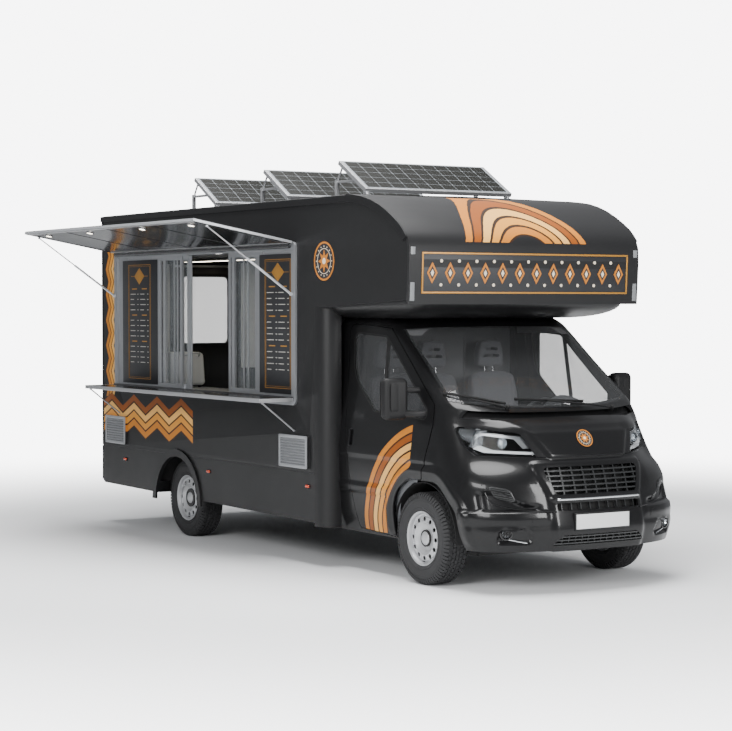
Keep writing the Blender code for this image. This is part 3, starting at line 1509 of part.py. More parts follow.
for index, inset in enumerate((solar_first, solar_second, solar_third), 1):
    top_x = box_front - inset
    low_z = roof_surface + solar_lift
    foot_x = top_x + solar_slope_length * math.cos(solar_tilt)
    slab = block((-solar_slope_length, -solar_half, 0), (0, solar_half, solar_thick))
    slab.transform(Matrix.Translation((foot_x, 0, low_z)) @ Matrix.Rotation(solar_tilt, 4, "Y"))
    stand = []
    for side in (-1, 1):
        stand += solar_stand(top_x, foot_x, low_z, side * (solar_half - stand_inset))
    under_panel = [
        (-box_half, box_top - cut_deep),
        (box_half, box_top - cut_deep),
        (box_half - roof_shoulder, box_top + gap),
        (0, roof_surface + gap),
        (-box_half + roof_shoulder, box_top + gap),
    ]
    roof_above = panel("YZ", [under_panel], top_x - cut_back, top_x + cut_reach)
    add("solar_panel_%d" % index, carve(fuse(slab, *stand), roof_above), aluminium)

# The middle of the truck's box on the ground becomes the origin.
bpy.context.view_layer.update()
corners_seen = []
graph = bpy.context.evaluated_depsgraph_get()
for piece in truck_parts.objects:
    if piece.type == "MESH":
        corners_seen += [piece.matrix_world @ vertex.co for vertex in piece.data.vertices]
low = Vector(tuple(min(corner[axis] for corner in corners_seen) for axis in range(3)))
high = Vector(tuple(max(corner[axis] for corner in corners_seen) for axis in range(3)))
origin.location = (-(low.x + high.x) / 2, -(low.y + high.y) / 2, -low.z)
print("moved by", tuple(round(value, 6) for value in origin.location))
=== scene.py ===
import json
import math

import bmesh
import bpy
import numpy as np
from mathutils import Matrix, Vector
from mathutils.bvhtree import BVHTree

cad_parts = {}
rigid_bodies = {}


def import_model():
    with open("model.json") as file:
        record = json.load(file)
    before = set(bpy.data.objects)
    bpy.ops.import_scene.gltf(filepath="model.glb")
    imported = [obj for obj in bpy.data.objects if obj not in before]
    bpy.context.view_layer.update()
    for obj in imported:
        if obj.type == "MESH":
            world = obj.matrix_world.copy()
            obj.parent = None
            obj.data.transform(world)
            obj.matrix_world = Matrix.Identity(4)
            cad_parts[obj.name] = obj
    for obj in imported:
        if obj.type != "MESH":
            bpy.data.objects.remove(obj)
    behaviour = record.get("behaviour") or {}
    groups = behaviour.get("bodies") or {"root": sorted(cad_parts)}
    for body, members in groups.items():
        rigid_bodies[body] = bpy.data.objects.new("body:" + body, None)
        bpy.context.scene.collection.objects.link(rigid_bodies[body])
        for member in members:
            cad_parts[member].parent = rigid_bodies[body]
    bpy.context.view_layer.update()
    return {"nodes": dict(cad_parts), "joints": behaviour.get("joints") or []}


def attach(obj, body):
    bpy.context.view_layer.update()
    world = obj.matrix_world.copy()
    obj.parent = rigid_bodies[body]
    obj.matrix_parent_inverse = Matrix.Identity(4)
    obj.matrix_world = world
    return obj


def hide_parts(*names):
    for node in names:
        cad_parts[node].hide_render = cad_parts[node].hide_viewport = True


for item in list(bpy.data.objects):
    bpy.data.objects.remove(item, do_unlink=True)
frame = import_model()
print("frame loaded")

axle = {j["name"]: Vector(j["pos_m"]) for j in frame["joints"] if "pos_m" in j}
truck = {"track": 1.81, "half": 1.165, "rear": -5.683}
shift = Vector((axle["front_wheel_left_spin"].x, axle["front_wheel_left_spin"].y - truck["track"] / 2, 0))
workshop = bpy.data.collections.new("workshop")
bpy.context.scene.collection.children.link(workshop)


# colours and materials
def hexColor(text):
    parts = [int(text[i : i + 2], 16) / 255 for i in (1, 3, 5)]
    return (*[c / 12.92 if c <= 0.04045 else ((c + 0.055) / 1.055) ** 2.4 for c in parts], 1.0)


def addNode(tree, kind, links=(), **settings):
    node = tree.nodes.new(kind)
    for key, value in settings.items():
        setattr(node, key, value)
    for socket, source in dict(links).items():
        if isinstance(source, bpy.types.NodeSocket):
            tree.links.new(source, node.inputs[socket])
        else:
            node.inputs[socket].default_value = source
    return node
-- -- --
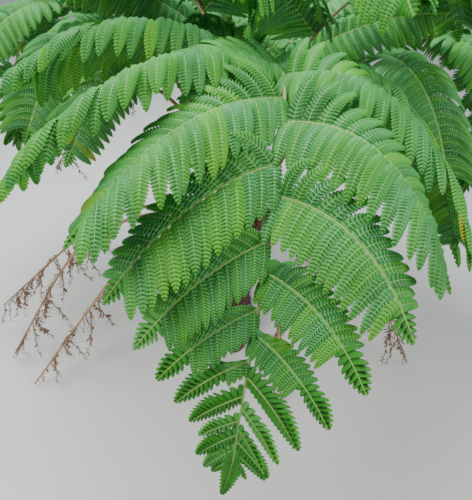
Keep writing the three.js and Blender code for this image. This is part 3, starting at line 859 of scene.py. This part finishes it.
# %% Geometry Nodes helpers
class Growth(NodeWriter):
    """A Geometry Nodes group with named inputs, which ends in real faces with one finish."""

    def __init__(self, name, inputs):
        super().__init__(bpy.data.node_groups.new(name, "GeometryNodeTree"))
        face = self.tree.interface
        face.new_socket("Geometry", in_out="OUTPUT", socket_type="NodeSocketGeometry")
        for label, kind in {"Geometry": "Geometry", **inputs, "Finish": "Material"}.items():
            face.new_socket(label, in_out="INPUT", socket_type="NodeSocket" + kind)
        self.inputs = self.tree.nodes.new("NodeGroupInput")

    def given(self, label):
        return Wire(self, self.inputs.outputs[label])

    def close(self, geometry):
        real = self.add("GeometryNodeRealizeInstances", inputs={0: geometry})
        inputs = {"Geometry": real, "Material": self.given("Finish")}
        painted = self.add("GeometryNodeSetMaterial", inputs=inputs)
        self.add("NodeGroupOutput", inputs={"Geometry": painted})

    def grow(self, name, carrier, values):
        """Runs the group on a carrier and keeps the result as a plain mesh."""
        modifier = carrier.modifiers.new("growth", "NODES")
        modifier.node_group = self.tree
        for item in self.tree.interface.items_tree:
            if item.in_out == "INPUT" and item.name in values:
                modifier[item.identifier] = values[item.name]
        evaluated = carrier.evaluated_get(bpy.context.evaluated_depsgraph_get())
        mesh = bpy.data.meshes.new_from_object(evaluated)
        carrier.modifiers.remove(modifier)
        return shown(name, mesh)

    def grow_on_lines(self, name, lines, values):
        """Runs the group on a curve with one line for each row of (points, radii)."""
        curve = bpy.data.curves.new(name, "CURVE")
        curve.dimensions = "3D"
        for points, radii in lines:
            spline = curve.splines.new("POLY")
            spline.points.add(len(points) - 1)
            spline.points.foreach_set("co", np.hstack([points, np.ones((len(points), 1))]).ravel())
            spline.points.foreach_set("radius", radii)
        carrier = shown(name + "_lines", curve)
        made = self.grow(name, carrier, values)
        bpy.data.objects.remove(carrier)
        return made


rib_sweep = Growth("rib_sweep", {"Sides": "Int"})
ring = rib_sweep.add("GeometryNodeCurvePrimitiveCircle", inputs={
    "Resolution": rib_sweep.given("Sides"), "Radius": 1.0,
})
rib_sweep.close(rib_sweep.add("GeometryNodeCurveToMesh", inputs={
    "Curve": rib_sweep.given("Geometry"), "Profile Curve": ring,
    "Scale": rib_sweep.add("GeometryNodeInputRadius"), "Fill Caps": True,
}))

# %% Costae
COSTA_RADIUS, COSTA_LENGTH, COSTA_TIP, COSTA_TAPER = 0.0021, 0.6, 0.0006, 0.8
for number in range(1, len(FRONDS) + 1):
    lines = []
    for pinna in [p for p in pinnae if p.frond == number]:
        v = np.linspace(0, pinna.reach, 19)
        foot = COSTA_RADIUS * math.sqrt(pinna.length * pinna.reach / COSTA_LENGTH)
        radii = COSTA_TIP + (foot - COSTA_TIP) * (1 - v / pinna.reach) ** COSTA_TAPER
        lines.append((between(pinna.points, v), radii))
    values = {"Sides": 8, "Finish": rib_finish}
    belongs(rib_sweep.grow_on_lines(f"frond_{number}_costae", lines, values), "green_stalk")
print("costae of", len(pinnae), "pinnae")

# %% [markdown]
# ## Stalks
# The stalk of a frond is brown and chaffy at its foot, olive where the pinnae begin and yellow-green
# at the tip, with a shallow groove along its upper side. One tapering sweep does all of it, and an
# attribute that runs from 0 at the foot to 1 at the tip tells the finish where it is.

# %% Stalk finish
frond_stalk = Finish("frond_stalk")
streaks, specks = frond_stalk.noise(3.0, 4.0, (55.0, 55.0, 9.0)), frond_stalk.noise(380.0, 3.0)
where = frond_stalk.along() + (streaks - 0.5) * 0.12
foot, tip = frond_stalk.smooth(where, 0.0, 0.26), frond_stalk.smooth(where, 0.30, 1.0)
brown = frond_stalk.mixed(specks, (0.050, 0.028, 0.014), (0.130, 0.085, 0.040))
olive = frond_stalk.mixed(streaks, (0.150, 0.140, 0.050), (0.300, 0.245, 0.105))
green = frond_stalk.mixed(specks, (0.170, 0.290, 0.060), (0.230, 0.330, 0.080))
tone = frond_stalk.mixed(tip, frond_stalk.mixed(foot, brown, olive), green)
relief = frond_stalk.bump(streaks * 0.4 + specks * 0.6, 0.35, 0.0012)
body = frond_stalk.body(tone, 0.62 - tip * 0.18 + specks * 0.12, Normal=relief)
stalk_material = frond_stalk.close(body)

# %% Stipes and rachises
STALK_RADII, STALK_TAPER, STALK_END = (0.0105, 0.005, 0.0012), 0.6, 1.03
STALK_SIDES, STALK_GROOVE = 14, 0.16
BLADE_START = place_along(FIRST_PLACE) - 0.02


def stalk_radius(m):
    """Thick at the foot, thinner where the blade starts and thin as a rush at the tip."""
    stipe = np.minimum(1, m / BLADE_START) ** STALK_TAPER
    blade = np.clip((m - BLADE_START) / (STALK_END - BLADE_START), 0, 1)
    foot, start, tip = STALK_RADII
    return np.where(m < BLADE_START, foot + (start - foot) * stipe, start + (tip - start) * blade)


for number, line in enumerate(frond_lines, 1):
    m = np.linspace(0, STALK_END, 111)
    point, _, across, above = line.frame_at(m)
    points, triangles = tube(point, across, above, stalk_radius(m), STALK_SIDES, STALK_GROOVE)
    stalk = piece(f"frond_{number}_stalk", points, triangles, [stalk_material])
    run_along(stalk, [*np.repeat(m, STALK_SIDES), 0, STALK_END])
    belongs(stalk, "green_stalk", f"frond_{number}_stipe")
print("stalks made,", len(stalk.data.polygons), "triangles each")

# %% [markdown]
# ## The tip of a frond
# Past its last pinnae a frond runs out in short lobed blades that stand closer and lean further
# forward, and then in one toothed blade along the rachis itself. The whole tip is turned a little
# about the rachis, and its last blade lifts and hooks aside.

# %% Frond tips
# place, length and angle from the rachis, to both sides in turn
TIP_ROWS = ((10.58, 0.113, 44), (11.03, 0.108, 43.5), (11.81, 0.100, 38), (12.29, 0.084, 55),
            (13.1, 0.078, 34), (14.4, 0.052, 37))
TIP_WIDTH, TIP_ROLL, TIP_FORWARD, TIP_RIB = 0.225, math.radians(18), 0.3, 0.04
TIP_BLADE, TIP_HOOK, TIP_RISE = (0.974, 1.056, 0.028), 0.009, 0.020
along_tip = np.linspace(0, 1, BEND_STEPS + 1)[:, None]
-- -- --
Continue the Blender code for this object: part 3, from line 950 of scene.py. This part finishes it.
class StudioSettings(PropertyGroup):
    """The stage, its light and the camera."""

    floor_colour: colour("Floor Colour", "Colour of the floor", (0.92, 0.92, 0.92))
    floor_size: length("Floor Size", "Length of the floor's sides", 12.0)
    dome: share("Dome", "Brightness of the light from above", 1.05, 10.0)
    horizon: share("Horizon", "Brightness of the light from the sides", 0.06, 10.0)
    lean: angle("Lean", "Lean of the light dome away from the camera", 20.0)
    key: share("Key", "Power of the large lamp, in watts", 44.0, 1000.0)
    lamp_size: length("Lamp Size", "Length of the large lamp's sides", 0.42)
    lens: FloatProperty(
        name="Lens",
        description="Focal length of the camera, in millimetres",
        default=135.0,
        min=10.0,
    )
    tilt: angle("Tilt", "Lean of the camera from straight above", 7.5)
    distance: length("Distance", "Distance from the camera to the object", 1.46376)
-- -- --
> [GIVEN EXERCISE] Whenever "This" turns up in a line, pick that line out.

> [CORRECT OUTPUT]
Keep writing the Blender code for this image. This is part 3, starting at line 1509 of part.py. More parts follow.
Keep writing the three.js and Blender code for this image. This is part 3, starting at line 859 of scene.py. This part finishes it.
Continue the Blender code for this object: part 3, from line 950 of scene.py. This part finishes it.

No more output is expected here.